The Consumer Duty principle was originally announced by the FCA in May 2021 via a consultation. It requires firms to review their products and services against a new standard of fairness.
Through this piece of regulation, the FCA plans to create new requirements for insurance and other financial organisations to ensure positive customer outcomes across four metrics – these include products and services, fair price and value, consumer understanding and consumer support.
In a statement, the FCA explained: “[Consumer Duty] is made up of an overarching principle and new rules firms will have to follow.
”It will mean that consumers should receive communications they can understand, products and services that meet their needs and offer fair value and get [the] customer support they need, when they need it.”
The regulator added that the Consumer Duty rules form part of its transformation into a “more assertive and data led regulator” and place the onus on insurance firms to assess and demonstrate that they were delivering good consumer outcomes.

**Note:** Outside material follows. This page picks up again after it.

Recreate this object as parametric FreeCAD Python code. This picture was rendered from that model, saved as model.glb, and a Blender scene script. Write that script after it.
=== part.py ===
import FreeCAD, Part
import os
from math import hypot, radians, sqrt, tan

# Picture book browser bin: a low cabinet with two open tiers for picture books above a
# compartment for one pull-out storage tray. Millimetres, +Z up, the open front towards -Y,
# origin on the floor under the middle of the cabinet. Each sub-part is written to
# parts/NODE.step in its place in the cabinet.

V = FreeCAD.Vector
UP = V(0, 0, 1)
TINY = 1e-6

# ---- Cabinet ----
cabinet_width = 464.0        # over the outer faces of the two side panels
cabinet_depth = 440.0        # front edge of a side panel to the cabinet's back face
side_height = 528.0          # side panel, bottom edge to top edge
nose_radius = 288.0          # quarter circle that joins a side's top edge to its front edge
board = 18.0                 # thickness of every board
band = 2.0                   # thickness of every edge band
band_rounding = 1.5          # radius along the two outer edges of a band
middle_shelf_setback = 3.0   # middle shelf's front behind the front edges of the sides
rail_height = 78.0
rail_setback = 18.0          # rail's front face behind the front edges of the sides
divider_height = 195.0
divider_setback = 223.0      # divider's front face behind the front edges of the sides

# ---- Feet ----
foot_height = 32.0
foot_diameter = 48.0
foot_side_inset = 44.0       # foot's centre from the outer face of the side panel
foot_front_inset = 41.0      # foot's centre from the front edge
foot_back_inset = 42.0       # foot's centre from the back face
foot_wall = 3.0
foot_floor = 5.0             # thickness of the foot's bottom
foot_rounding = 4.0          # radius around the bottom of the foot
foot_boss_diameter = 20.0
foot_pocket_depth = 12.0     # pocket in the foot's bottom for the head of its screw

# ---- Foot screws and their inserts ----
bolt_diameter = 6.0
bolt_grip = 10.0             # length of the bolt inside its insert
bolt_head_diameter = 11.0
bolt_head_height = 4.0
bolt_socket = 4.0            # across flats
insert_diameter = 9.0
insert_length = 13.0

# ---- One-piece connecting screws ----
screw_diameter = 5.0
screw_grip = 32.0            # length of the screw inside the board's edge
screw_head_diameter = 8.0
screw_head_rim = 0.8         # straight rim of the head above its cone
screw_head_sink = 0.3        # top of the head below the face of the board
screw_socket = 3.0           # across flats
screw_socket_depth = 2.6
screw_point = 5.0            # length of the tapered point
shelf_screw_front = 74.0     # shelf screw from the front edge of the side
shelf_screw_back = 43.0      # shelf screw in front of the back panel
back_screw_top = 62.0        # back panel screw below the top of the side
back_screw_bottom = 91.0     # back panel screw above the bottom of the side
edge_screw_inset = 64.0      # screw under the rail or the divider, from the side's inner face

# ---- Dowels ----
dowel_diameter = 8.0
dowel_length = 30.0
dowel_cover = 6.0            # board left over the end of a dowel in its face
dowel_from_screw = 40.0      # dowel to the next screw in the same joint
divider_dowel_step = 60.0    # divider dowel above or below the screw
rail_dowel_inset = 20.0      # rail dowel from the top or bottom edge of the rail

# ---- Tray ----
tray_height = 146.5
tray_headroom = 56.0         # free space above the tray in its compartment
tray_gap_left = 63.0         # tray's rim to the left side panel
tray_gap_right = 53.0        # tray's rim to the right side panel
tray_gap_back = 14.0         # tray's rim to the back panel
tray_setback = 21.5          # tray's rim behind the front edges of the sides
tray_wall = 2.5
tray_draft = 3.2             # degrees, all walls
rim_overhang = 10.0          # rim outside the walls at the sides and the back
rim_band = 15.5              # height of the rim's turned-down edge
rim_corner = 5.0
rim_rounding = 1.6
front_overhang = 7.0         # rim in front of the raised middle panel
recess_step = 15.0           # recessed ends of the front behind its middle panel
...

Confirmed in the rules published today, the Consumer Duty regulation includes requirements for insurance firms to:
- End “rip-off” charges and fees.
- Make it as easy to switch or cancel products as it was to take them out in the first place.
- Provide helpful and accessible customer support, not making people wait so long for an answer that they give up.
- Provide timely and clear information about products and services that people can understand, rather than burying key information in lengthy terms and conditions - this will help consumers make good financial decisions.
- Provide products and services that are right for customers.
- Focus on the real and diverse needs of customers – including those in vulnerable circumstances – in each interaction.
Michael Sicsic, managing director of specialist financial services risk and regulation consultancy Sicsic Advisory, explained: “The FCA now expects firms to define, assess and evidence good outcomes. The good news is that [it has provided] extensive guidelines of expectations and what good looks like.
“This is a departure from current practice and shows a desire that fewer rules will be required down the line.”
Implementation timeline
The FCA has confirmed that insurance companies will have 12 months to implement the new Consumer Duty rules for all new and existing products and services that are currently on sale – with a deadline of July 2023.
The regulator has also issued an additional 12 months of implementation time to apply the new standards to closed book products that are no longer on sale – a deadline of July 2024.
This implementation period provides a three month extension from previous FCA proposals for applying the regulation to on sale products, as well as an extra year for closed book products.
However, insurance firms’ boards will be required to have agreed on their implementation plans to comply with Consumer Duty by October 2022, leaving little time to prepare.
Sicsic said: “Today’s three-month deferral of the Consumer Duty ‘go live’ date may look at first glance like a boon – but it disguises a very tight deadline.
“Boards are charged with agreeing implementation planning by October and that means summer holidays are a bust for those doing the groundwork.”
Elisabeth Bremner, partner in the financial services regulatory team at law firm CMS, called the revised implementation period a “trojan horse”.
She said: “Driven by political pressure, [the FCA] has ignored industry concerns and given very little ground. [The extension] is completely undermined by a new aggressive deadline of October 2022 for boards to agree their implementation plans.
“Clearly out of step with the firms it regulates, the FCA even says that firms should implement more quickly if they can.”
Branko Bjelobaba, principal at compliance consultancy Branko, said that the Consumer Duty was “a lot of plain common sense” and that the general insurance sector “should not be struggling with these rules”.
He added: “With just over two months to go for the fair value assessments deadline – one of the core requirements of the new Consumer Duty – it is sad to see insurers being very slow to ask their brokers what they do.
“One broker I know well has over 80 agencies and couple of weeks ago, he had only had three insurers ask for relevant information so that they could assess product value. As this is a key part of Consumer Duty, I would encourage insurers to engage more readily.”
Public confidence
Matthew Connell, director of policy and public affairs at the Chartered Insurance Institute (CII) welcomed the FCA’s confirmation of Consumer Duty rules.
He said: “We welcome the confirmation from the FCA that consumers having strong confidence and levels of participation in markets is one of the key outcomes they are looking for from the Consumer Duty.
“No market can exist without the confidence of the public and it is important that we measure the key elements of confidence and trust in order to identify areas where changes are needed and where more regulation would be unnecessary.”
Connell added, however, that while the CII supported the FCA’s move to outcomes-based regulation, it understood firms’ concerns that this may leave some “with responsibilities for outcomes over which they do not have complete control”.
He explained: “The FCA needs to be specific about the kind of culture and mindset that it is looking for within firms so that it can treat firms that are looking for the right answer but have not yet found it differently from firms that are not interested in improving customers outcomes.
“The FCA’s model for customers in vulnerable circumstances – where it expects monitoring outcomes, analysing and learning from experience and testing and improving propositions as a result of the learning – is a good basis for this and should be given more prominence in the guidance.”
Jonathan Herbst, partner and global head of financial services regulation at law firm Norton Rose Fulbright, added: “The Consumer Duty represents a step change for firms in how they are expected to treat retail customers.
”These proposals are part of the FCA’s broader push to ensure that firms are proactively doing the ‘right thing’ for customers. It will be important for firms to interpret the overarching Consumer [Duty] principle and the accompanying rules and guidance within this context.
”Although it will take time to see the effect of these proposals on the market, it is clear at this stage that firms will need to undertake a thorough review of their current approach to retail customers.”